**** Extracted data ****

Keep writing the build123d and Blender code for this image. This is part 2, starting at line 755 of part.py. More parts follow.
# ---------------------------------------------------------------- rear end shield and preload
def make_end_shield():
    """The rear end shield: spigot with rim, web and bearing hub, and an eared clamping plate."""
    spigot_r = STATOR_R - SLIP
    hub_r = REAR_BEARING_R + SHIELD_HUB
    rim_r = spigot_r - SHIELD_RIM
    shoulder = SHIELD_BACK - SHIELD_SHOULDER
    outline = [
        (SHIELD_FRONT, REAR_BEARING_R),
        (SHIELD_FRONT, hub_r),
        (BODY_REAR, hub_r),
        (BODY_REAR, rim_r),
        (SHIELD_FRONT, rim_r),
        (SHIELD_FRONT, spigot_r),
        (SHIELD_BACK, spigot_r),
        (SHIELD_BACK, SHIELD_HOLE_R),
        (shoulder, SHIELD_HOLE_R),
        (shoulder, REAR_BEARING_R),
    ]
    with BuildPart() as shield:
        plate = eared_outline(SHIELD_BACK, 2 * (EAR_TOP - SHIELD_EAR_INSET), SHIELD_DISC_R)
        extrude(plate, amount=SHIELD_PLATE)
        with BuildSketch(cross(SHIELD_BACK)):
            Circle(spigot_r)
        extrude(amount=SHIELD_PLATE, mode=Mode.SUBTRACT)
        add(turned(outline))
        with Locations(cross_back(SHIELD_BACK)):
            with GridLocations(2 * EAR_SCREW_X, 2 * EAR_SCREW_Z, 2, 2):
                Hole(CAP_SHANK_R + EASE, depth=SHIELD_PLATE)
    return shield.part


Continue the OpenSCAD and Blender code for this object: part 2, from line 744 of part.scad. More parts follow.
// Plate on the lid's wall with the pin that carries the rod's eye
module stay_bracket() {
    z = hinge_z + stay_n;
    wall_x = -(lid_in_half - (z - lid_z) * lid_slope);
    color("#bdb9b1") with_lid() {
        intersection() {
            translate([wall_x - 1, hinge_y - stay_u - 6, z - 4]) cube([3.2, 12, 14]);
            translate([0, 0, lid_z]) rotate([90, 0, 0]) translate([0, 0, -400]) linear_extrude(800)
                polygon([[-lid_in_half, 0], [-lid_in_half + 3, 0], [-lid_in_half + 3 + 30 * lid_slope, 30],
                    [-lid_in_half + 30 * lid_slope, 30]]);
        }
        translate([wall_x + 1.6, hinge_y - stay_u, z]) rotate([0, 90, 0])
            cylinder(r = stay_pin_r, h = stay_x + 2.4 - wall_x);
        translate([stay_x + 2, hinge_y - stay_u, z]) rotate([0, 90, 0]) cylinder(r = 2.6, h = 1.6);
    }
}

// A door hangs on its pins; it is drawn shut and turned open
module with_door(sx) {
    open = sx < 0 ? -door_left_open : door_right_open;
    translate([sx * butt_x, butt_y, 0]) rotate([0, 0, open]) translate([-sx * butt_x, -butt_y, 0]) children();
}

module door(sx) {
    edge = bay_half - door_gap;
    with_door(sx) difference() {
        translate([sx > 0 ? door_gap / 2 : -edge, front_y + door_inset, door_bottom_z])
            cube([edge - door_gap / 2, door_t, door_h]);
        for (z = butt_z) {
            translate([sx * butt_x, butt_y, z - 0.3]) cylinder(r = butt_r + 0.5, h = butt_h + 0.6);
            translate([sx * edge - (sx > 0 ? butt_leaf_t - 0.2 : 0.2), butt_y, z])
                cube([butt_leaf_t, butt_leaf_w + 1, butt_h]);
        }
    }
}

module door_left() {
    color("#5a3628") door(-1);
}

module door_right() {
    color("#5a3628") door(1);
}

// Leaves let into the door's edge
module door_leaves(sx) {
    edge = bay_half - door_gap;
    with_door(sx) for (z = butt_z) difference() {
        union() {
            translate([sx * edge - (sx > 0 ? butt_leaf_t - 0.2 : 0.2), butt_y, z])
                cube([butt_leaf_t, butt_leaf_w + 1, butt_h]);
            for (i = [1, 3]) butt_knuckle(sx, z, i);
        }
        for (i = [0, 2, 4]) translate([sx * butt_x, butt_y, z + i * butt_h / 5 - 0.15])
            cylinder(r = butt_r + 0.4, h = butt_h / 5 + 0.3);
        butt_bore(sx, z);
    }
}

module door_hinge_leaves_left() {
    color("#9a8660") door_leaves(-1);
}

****

*Given problem*.
Extract all of the data above without altering anything.

*Output for this exercise*.
Keep writing the build123d and Blender code for this image. This is part 2, starting at line 755 of part.py. More parts follow.
# ---------------------------------------------------------------- rear end shield and preload
def make_end_shield():
    """The rear end shield: spigot with rim, web and bearing hub, and an eared clamping plate."""
    spigot_r = STATOR_R - SLIP
    hub_r = REAR_BEARING_R + SHIELD_HUB
    rim_r = spigot_r - SHIELD_RIM
    shoulder = SHIELD_BACK - SHIELD_SHOULDER
    outline = [
        (SHIELD_FRONT, REAR_BEARING_R),
        (SHIELD_FRONT, hub_r),
        (BODY_REAR, hub_r),
        (BODY_REAR, rim_r),
        (SHIELD_FRONT, rim_r),
        (SHIELD_FRONT, spigot_r),
        (SHIELD_BACK, spigot_r),
        (SHIELD_BACK, SHIELD_HOLE_R),
        (shoulder, SHIELD_HOLE_R),
        (shoulder, REAR_BEARING_R),
    ]
    with BuildPart() as shield:
        plate = eared_outline(SHIELD_BACK, 2 * (EAR_TOP - SHIELD_EAR_INSET), SHIELD_DISC_R)
        extrude(plate, amount=SHIELD_PLATE)
        with BuildSketch(cross(SHIELD_BACK)):
            Circle(spigot_r)
        extrude(amount=SHIELD_PLATE, mode=Mode.SUBTRACT)
        add(turned(outline))
        with Locations(cross_back(SHIELD_BACK)):
            with GridLocations(2 * EAR_SCREW_X, 2 * EAR_SCREW_Z, 2, 2):
                Hole(CAP_SHANK_R + EASE, depth=SHIELD_PLATE)
    return shield.part


Continue the OpenSCAD and Blender code for this object: part 2, from line 744 of part.scad. More parts follow.
// Plate on the lid's wall with the pin that carries the rod's eye
module stay_bracket() {
    z = hinge_z + stay_n;
    wall_x = -(lid_in_half - (z - lid_z) * lid_slope);
    color("#bdb9b1") with_lid() {
        intersection() {
            translate([wall_x - 1, hinge_y - stay_u - 6, z - 4]) cube([3.2, 12, 14]);
            translate([0, 0, lid_z]) rotate([90, 0, 0]) translate([0, 0, -400]) linear_extrude(800)
                polygon([[-lid_in_half, 0], [-lid_in_half + 3, 0], [-lid_in_half + 3 + 30 * lid_slope, 30],
                    [-lid_in_half + 30 * lid_slope, 30]]);
        }
        translate([wall_x + 1.6, hinge_y - stay_u, z]) rotate([0, 90, 0])
            cylinder(r = stay_pin_r, h = stay_x + 2.4 - wall_x);
        translate([stay_x + 2, hinge_y - stay_u, z]) rotate([0, 90, 0]) cylinder(r = 2.6, h = 1.6);
    }
}

// A door hangs on its pins; it is drawn shut and turned open
module with_door(sx) {
    open = sx < 0 ? -door_left_open : door_right_open;
    translate([sx * butt_x, butt_y, 0]) rotate([0, 0, open]) translate([-sx * butt_x, -butt_y, 0]) children();
}

module door(sx) {
    edge = bay_half - door_gap;
    with_door(sx) difference() {
        translate([sx > 0 ? door_gap / 2 : -edge, front_y + door_inset, door_bottom_z])
            cube([edge - door_gap / 2, door_t, door_h]);
        for (z = butt_z) {
            translate([sx * butt_x, butt_y, z - 0.3]) cylinder(r = butt_r + 0.5, h = butt_h + 0.6);
            translate([sx * edge - (sx > 0 ? butt_leaf_t - 0.2 : 0.2), butt_y, z])
                cube([butt_leaf_t, butt_leaf_w + 1, butt_h]);
        }
    }
}

module door_left() {
    color("#5a3628") door(-1);
}

module door_right() {
    color("#5a3628") door(1);
}

// Leaves let into the door's edge
module door_leaves(sx) {
    edge = bay_half - door_gap;
    with_door(sx) for (z = butt_z) difference() {
        union() {
            translate([sx * edge - (sx > 0 ? butt_leaf_t - 0.2 : 0.2), butt_y, z])
                cube([butt_leaf_t, butt_leaf_w + 1, butt_h]);
            for (i = [1, 3]) butt_knuckle(sx, z, i);
        }
        for (i = [0, 2, 4]) translate([sx * butt_x, butt_y, z + i * butt_h / 5 - 0.15])
            cylinder(r = butt_r + 0.4, h = butt_h / 5 + 0.3);
        butt_bore(sx, z);
    }
}

module door_hinge_leaves_left() {
    color("#9a8660") door_leaves(-1);
}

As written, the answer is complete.